### Data lines
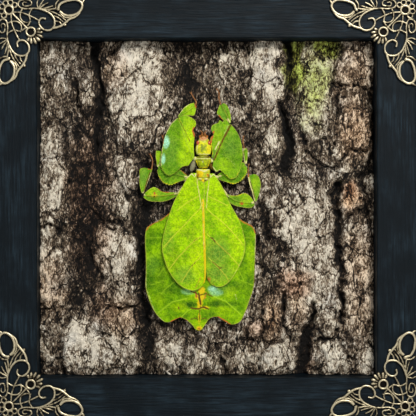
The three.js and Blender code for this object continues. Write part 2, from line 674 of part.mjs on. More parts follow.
const legs = {
  fore_left: {
    femur: {
      axis: [[-5.0, 9.6], [-7.2, 15.4], [-9.6, 21.6], [-12.6, 30.0]],
      left: [
        [-6.0, 8.4], [-7.6, 6.2], [-10.3, 5.6], [-13.5, 3.0], [-16.7, 1.2], [-19.2, 2.2], [-21.4, 5.9],
        [-21.2, 10.4], [-20.2, 17.4], [-18.9, 22], [-16.3, 27], [-13.1, 30.2],
      ],
      right: [
        [-4.4, 10.8], [-4.6, 13.5], [-4.7, 16.6], [-4.4, 19.6], [-4.2, 22.2], [-5.0, 24], [-3.7, 26.6],
        [-3.9, 28.8], [-5.8, 30.4], [-7.8, 31.4], [-9.9, 31.7], [-12.2, 30.6],
      ],
      height: 3.6, shaft: 0.9, rows: 14,
    },
    tibia: {
      axis: [[-12.3, 30.7], [-7.6, 34], [-3.9, 36.9]],
      left: [[-12.7, 31.2], [-9.9, 35.2], [-7.2, 37.2], [-4.6, 38.1]],
      right: [[-11.6, 30.9], [-7.4, 31.6], [-4.4, 31.9], [-3.3, 36.4]],
      height: 3.4, slope: -0.9, rows: 7,
    },
    tarsus: [[-3.9, 37.0, 2.4], [-3.4, 38.2, 2.2], [-4.1, 39.7, 1.6], [-5.1, 41.3, 1.0], [-6.0, 43.0, 0.8]],
  },
  fore_right: {
    femur: {
      axis: [[5.2, 9.6], [7.4, 15.2], [10, 20.8], [13.5, 26.9]],
      left: [
        [4.4, 10.6], [4.7, 13.8], [3.9, 17.2], [3.8, 20.2], [5.6, 22.3], [4.1, 24.5], [4.6, 26.4],
        [6.3, 27.4], [7.7, 27.9], [8.4, 29.2], [9.8, 28.3], [11.5, 29.5], [13.1, 27.6],
      ],
      right: [
        [5.6, 8.6], [4.9, 5.4], [6.7, 3.1], [8.6, 3.9], [11.4, 1.5], [13.8, -0.5], [16.6, 0.1],
        [18.6, 3.5], [19.6, 7.8], [20.1, 12], [19.2, 18.1], [17.3, 22.9], [14.1, 27],
      ],
      height: 3.6, shaft: 0.9, rows: 14,
    },
    tibia: {
      axis: [[13.4, 27.6], [11.6, 32.6], [9.2, 36.9]],
      left: [[12.6, 28.6], [10.2, 29.2], [7.2, 32.4], [7.5, 34.6], [8.3, 36.9]],
      right: [[14.0, 27.9], [14.0, 31.3], [13, 35], [11.7, 37.2], [10.1, 37.9]],
      height: 3.4, slope: -0.9, rows: 7,
    },
    tarsus: [[9.0, 36.9, 2.4], [8.5, 38.6, 2.1], [8.0, 40.6, 1.5], [8.1, 43, 0.9], [7.3, 44.8, 0.8]],
  },
  mid_left: {
    femur: {
      axis: [[-7.6, 0.1], [-12.2, 1.6], [-17.4, 3.2], [-22.6, 4.9]],
      left: [[-8.0, 1.4], [-11, 3.8], [-14.6, 5.6], [-18.4, 7.0], [-21.4, 7.0], [-22.9, 5.6]],
      right: [
        [-7.9, -0.8], [-10.1, -1.2], [-13, -2.3], [-16.4, -3.6], [-19.4, -2.8], [-20.9, -1.6],
        [-22.5, 0.8], [-23.2, 4.0],
      ],
      height: 1.95, shaft: 0.7,
    },
    tibia: {
      axis: [[-22.6, 5.4], [-21.9, 9.2], [-20.9, 13.6]],
      left: [[-23.3, 5.8], [-23.6, 8.4], [-24.0, 11.4], [-23.8, 13.9]],
      right: [[-22.2, 6.2], [-21.5, 9.4], [-20.6, 12.4], [-20.5, 13.8]],
      height: 1.95, slope: -0.5, rows: 6, columns: 4, shaft: 0.65,
    },
    tarsus: [[-20.9, 13.4, 1.4], [-20.3, 15.6, 1.2], [-20.0, 17.8, 0.9], [-20.5, 21.2, 0.75]],
  },
  mid_right: {
    femur: {
      axis: [[7.2, 0.4], [11.8, 2.2], [16.6, 4.2], [21.3, 6.6]],
      left: [[7.5, 1.6], [10.6, 4.4], [14, 6.2], [17.6, 7.9], [20.6, 7.9]],
      right: [
        [7.5, -0.4], [9.7, -1.4], [12.8, -2.4], [15.6, -3.1], [18.6, -1.8], [20.6, -0.2],
        [22.2, 2.6], [22.3, 5.2],
      ],
      height: 1.95, shaft: 0.7,
    },
    tibia: {
      axis: [[21.4, 7.1], [21.2, 11], [20.9, 15]],
      left: [[20.9, 7.6], [20.7, 10], [20.4, 12.6], [20.3, 15.1]],
      right: [[22.1, 7.4], [22.4, 9.6], [22.7, 13], [22.0, 15.2]],
      height: 1.95, slope: -0.5, rows: 6, columns: 4, shaft: 0.65,
    },
    tarsus: [[20.9, 14.8, 1.4], [20.5, 16.6, 1.2], [20.2, 18.6, 0.9], [20.4, 20.8, 0.75]],
  },
  hind_left: {
    femur: {
      axis: [[-12.8, -8.0], [-18.4, -8.8], [-24.2, -9.2], [-30.0, -8.7]],
      left: [
        [-13.2, -9.0], [-15.3, -10.3], [-17.8, -11.3], [-20.9, -12], [-25.5, -11.9], [-28.2, -11.3],
        [-30.2, -9.8],
      ],
      right: [
        [-13.4, -7.4], [-17.3, -7.1], [-20.9, -6.8], [-22.4, -5.6], [-25, -4.6], [-27.5, -5.9],
        [-29.6, -7.8],
      ],
      height: 1.5, shaft: 0.7,
    },
    tibia: {
      axis: [[-30.5, -7.8], [-28.6, -1.8], [-26.3, 4.4]],
      left: [[-31.2, -7.4], [-32.1, -3.4], [-32.2, 1.4], [-31.9, 4.6], [-29.4, 5.2]],
      right: [[-29.9, -7.2], [-28.6, -3.6], [-27.4, -0.4], [-26.3, 2.6], [-25.6, 4.9]],
      height: 1.5, slope: -0.3, rows: 7, shaft: 0.65,
    },
    tarsus: [[-26.2, 4.4, 1.15], [-25.7, 6.6, 0.95], [-25.7, 9.4, 0.8], [-26.8, 11.9, 0.75]],
  },
  hind_right: {
    femur: {
      axis: [[12.0, -8.9], [16.4, -11.4], [21, -12.4], [26.0, -12.7]],
      left: [
        [12.2, -9.6], [13.3, -12.3], [15.7, -13.8], [18.1, -14.5], [21.8, -15.1], [24.2, -15.1],
        [26.0, -13.9],
      ],
      right: [
        [12.3, -8.2], [14.5, -8.8], [17.4, -8.8], [20.3, -7.7], [22.4, -8.1], [24.3, -9.8], [25.8, -12],
      ],
      height: 1.5, shaft: 0.7,
    },
    tibia: {
      axis: [[26.5, -12.0], [25.2, -5.4], [23.4, 1.3]],
      left: [[25.9, -11.6], [25.0, -7.6], [23.6, -3.4], [22.8, 0.4], [22.7, 2.1]],
      right: [[27.2, -11.4], [28.7, -7], [29.2, -2.8], [27.8, 1.2], [25.6, 2.0]],
      height: 1.5, slope: -0.3, rows: 7, shaft: 0.65,
    },
    tarsus: [[23.2, 1.4, 1.1], [22.9, 3.0, 0.78], [22.9, 4.8, 0.74], [23.1, 6.6, 0.74]],
  },
};
for (const [name, { femur, tibia, tarsus }] of Object.entries(legs)) {
  const thorax = name.startsWith("fore") ? prothorax(gap) : mesothorax(gap);
  const foot = limb(tarsus, [0.5, 0.42, 0.4, 0.36, 0.3], 7, 6);
  place(`${name}_femur`, leg(femur).subtract(thorax), "leaf");
  place(`${name}_tibia`, leg(tibia).subtract(leg(femur, gap)), "leaf");
  place(`${name}_tarsus`, foot.subtract(leg(tibia, gap)), "tan");
}

export default root;
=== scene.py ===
import math

import bmesh
import bpy
from mathutils import Matrix, Vector, noise


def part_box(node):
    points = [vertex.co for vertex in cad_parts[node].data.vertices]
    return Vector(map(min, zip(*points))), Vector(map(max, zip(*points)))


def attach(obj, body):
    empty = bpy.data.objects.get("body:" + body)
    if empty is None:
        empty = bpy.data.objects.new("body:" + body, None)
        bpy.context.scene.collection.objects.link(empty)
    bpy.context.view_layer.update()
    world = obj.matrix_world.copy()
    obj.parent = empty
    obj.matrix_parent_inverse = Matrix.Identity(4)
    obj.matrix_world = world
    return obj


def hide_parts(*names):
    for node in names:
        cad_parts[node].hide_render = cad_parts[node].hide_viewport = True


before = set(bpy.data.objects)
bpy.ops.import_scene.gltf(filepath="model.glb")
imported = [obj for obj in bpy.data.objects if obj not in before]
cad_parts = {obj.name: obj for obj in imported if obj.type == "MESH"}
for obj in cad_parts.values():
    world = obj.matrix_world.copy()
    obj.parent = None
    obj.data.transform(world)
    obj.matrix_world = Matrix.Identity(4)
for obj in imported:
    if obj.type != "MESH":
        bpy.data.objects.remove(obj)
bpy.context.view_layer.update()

noise.seed_set(7)  # noise_vector would follow the clock otherwise
mm = 0.001
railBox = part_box("frame_rail_top")
faceY = railBox[0][1] / mm  # front face of the frame
middleZ = railBox[1][2] / mm / 2  # middle of the window
halfWindow = railBox[0][2] / mm - middleZ
seatDepth = 11
seatY = faceY + seatDepth  # the bark's seat under the insect
print("frame loaded, window", round(2 * halfWindow, 1), "mm")


# Camera
view = {"distance": 700, "side": 0.5, "width": 208}
camera = bpy.data.objects.new("camera", bpy.data.cameras.new("camera"))
bpy.context.scene.collection.objects.link(camera)
camera.location = Vector((view["side"], faceY - view["distance"], middleZ)) * mm
camera.rotation_euler = (math.pi / 2, 0, 0)
camera.data.lens = camera.data.sensor_width * view["distance"] / view["width"]
bpy.context.scene.camera = camera


# Shader maths on sockets
class Sock:
    def __init__(self, look, socket):
        self.look = look
        self.socket = socket

    def math(self, operation, *others):
        values = dict(enumerate((self, *others)))
        return self.look.out("ShaderNodeMath", {"operation": operation}, values)

    def __add__(self, other):
        return self.math("ADD", other)

    __radd__ = __add__

    def __sub__(self, other):
        return self.math("SUBTRACT", other)

    def __rsub__(self, other):
        return (self * -1) + other

    def __mul__(self, other):
        return self.math("MULTIPLY", other)

    __rmul__ = __mul__

    # 0 below low, 1 above high, smooth between
    def rise(self, low, high):
        settings = {"interpolation_type": "SMOOTHSTEP"}
        places = {"Value": self, "From Min": low, "From Max": high}
        return self.look.out("ShaderNodeMapRange", settings, places)


class Look:
    def __init__(self, name, **surface):
        self.material = bpy.data.materials.new(name)
        self.material.use_nodes = True
        self.tree = self.material.node_tree
        self.surface = self.tree.nodes["Principled BSDF"]
        for socket, value in surface.items():
            self.set(socket.replace("_", " "), value)

    def node(self, kind, settings, sockets):
        made = self.tree.nodes.new(kind)
        for key, value in settings.items():
            if key == "stops":
                ramp = made.color_ramp
                while len(ramp.elements) < len(value):
                    ramp.elements.new(0.5)
                for element, (place, colour) in zip(ramp.elements, value):
                    element.position = place
                    element.color = (*colour, 1)
            else:
                setattr(made, key, value)
        for key, value in sockets.items():
            self.plug(made.inputs[key], value)
        return made

    def plug(self, target, value):
        if isinstance(value, Sock):
            self.tree.links.new(value.socket, target)
        elif isinstance(value, tuple) and len(value) == 3 and target.type == "RGBA":
            target.default_value = (*value, 1)
        else:
            target.default_value = value

    def out(self, kind, settings, sockets, output=0):
        return Sock(self, self.node(kind, settings, sockets).outputs[output])

    def set(self, socket, value):
        self.plug(self.surface.inputs[socket], value)

    # Object coordinates in millimetres, stretched by the three factors
    def place(self, stretch=(1, 1, 1)):
        where = self.out("ShaderNodeTexCoord", {}, {}, "Object")
        scale = tuple(1000 * part for part in stretch)
        return self.out("ShaderNodeMapping", {}, {"Vector": where, "Scale": scale})

    def warp(self, vector, size, amount):
        swirl = self.out("ShaderNodeTexNoise", {}, {"Vector": vector, "Scale": 1 / size}, "Color")
        shift = self.vector("SUBTRACT", swirl, (0.5, 0.5, 0.5))
        return self.vector("ADD", vector, self.vector("SCALE", shift, None, amount))

    def vector(self, operation, first, second=None, scale=None):
        sockets = {0: first}
        if second is not None:
            sockets[1] = second
        if scale is not None:
            sockets["Scale"] = scale
        return self.out("ShaderNodeVectorMath", {"operation": operation}, sockets)

    def grain(self, vector, size, detail=4, rough=0.55):
        sockets = {"Vector": vector, "Scale": 1 / size, "Detail": detail, "Roughness": rough}
        return self.out("ShaderNodeTexNoise", {}, sockets)

    def cells(self, vector, size, feature="F1", output="Distance"):
        sockets = {"Vector": vector, "Scale": 1 / size}
        return self.out("ShaderNodeTexVoronoi", {"feature": feature}, sockets, output)

    def attribute(self, name):
        return self.out("ShaderNodeAttribute", {"attribute_name": name}, {}, "Fac")

    def mix(self, first, second, factor, blend="MIX"):
        settings = {"data_type": "RGBA", "blend_type": blend, "clamp_factor": True}
        return self.out("ShaderNodeMix", settings, {0: factor, 6: first, 7: second}, 2)

    def ramp(self, value, *stops):
        return self.out("ShaderNodeValToRGB", {"stops": stops}, {"Fac": value})

    def bump(self, height, distance, strength=1.0):
        sockets = {"Height": height, "Distance": distance * mm, "Strength": strength}
        self.set("Normal", self.out("ShaderNodeBump", {}, sockets))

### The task
Scan the data for the word "True" and copy every line where it shows up.

### Solved exercise
        cad_parts[node].hide_render = cad_parts[node].hide_viewport = True
        self.material.use_nodes = True
        settings = {"data_type": "RGBA", "blend_type": blend, "clamp_factor": True}